Walliser was blunt about the EV’s standalone status. There are no plans to offer it with an internal-combustion backup or plug-in hybrid option. “It’s not feasible, and it’s not part of our strategy,” he said.

The strategy that is feasible, apparently, involves combustion engines for years to come. Bentley will put plug-in hybrid powertrains into its next-generation lineup, following the path already laid by the Continental GT and Flying Spur PHEVs. The next-gen Bentayga, Bentley’s bestseller, will get a new PHEV setup too, though it won’t debut until 2028 at the earliest.

In a move that would have seemed unthinkable three years ago, Walliser said exclusive gas-powered models are back on the table. Customers, he noted, have shown “renewed interest” in pure combustion cars.

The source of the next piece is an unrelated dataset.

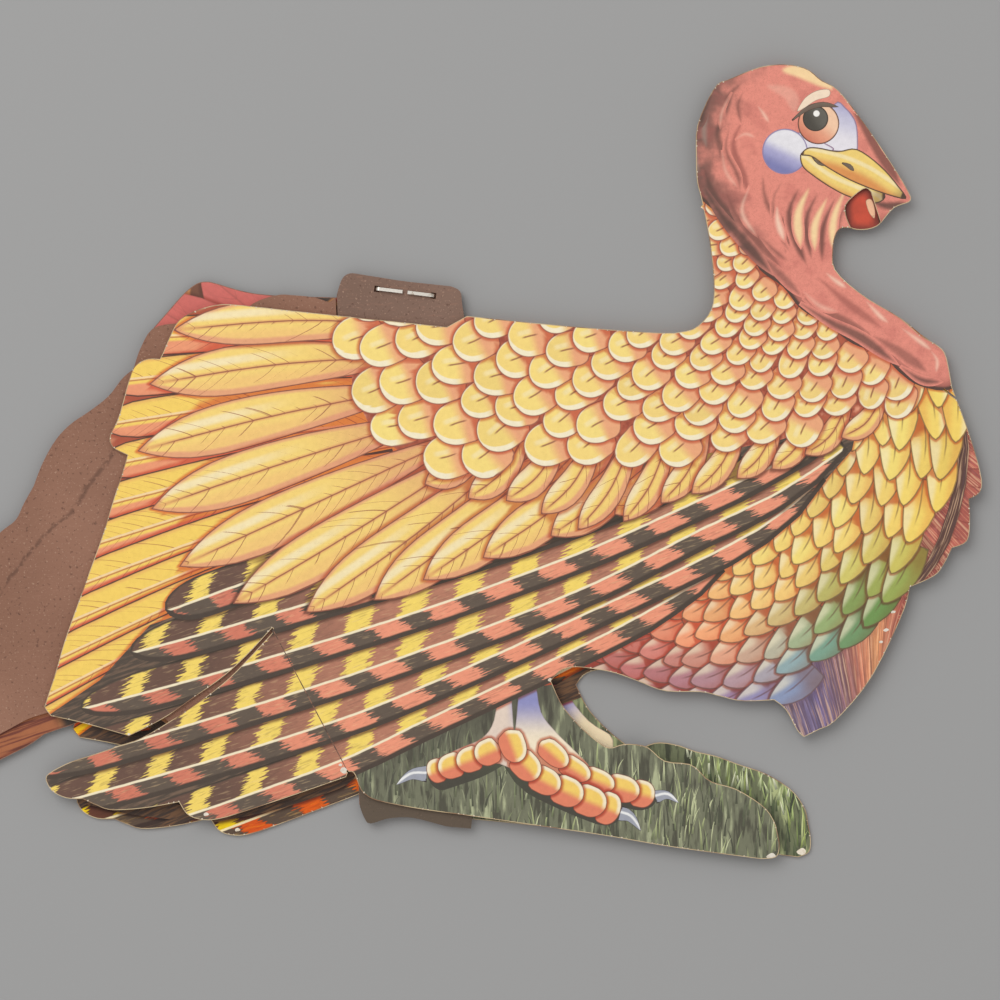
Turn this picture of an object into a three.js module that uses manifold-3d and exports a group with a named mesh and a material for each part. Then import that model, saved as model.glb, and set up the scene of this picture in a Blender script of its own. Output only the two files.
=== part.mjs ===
// A table turkey of die-cut printed card, folded flat and lying on its far side.
// Two turkey-shaped body cards are joined at the head. A tail fan of two scored halves,
// stapled along its flange, lies between them. Each body card has a scored wing flap.
// Millimetres. +X runs from the tail to the beak, +Y from the grass to the head,
// and +Z out of the near body card's print.
import * as THREE from "three";
import { mergeVertices } from "three/addons/utils/BufferGeometryUtils.js";
import Module from "manifold-3d";

const wasm = await Module();
wasm.setup();

// Outlines are shares of the square blank that the die cuts from,
// counted from its left edge and down from its top edge.
const blankWidth = 213.5;
const blankHeight = 213.5;
const blankCentreShares = [0.5, 0.5];

const boardThickness = 0.6;
// Free space between two boards that lie on each other, and across a scored fold.
const layerGap = 0.3;
const foldGap = 0.3;
// How far a cutting block runs past what it cuts.
const cutOverrun = 2;

// The staple is standard half-inch wire, pushed up through the flange and clinched on top.
const stapleLength = 12.7;
const wireThickness = 0.5;
const wireWidth = 0.7;
const wireBendRadius = 0.3;
const clinchGap = 1.1;
const staplePlay = 0.3;

// The far body card lies turned a little against the near one, about a point above the head.
const farTurn = THREE.MathUtils.degToRad(2.06);
const farPivotShares = [0.69, -0.02];

const splineSteps = 3;

// A point of the part's plane, from shares of the blank.
function onBlank([across, down]) {
  const x = (across - blankCentreShares[0]) * blankWidth;
  const y = (blankCentreShares[1] - down) * blankHeight;
  return new THREE.Vector2(x, y);
}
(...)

Deliveries dropped 5 percent in 2025 compared with the prior year, but Bentley still posted its seventh consecutive year of profitability. The Bentayga Speed, recently introduced, is pulling buyers despite the aging platform underneath it.

This is a company that once promised to go fully electric by 2030 under its Beyond100 strategy. That target has been quietly shoved past 2035. The Ultra Performance Hybrid V8 that replaced the legendary W12 — producing 771 horsepower in the Continental GT Speed — is now the centerpiece of Bentley’s near-term identity, not a stopgap.

The competitive picture is telling. Rolls-Royce already has the Spectre on roads worldwide. Aston Martin is pushing its own hybrid offensive. Bentley’s projected EV, with an estimated price north of $350,000 and promised output exceeding 850 horsepower, will enter a market where rivals have had years to work out their electric kinks.

VW Group’s platform chaos is the root cause here, not a lack of ambition from Crewe. SSP was supposed to be the foundation for the next generation of premium and luxury EVs across the entire group. Its cancellation sends shrapnel into every brand that was building plans around it. Bentley just happens to be the most exposed casualty, a low-volume luxury house with no independent EV architecture to fall back on.

So Bentley finds itself in the peculiar position of launching a single electric car into a skeptical market while simultaneously reviving interest in gasoline. The Continental GT Speed hybrid outsells what any reasonable analyst projected. Customers are voting with their wallets, and the ballots say combustion still wins at six-figure price points.

One EV this decade. Hybrids everywhere else. Gas back from the dead. Three years ago, Bentley’s electrification roadmap looked like a straight highway. Now it looks like a British country lane — narrow, winding, and headed somewhere nobody originally planned.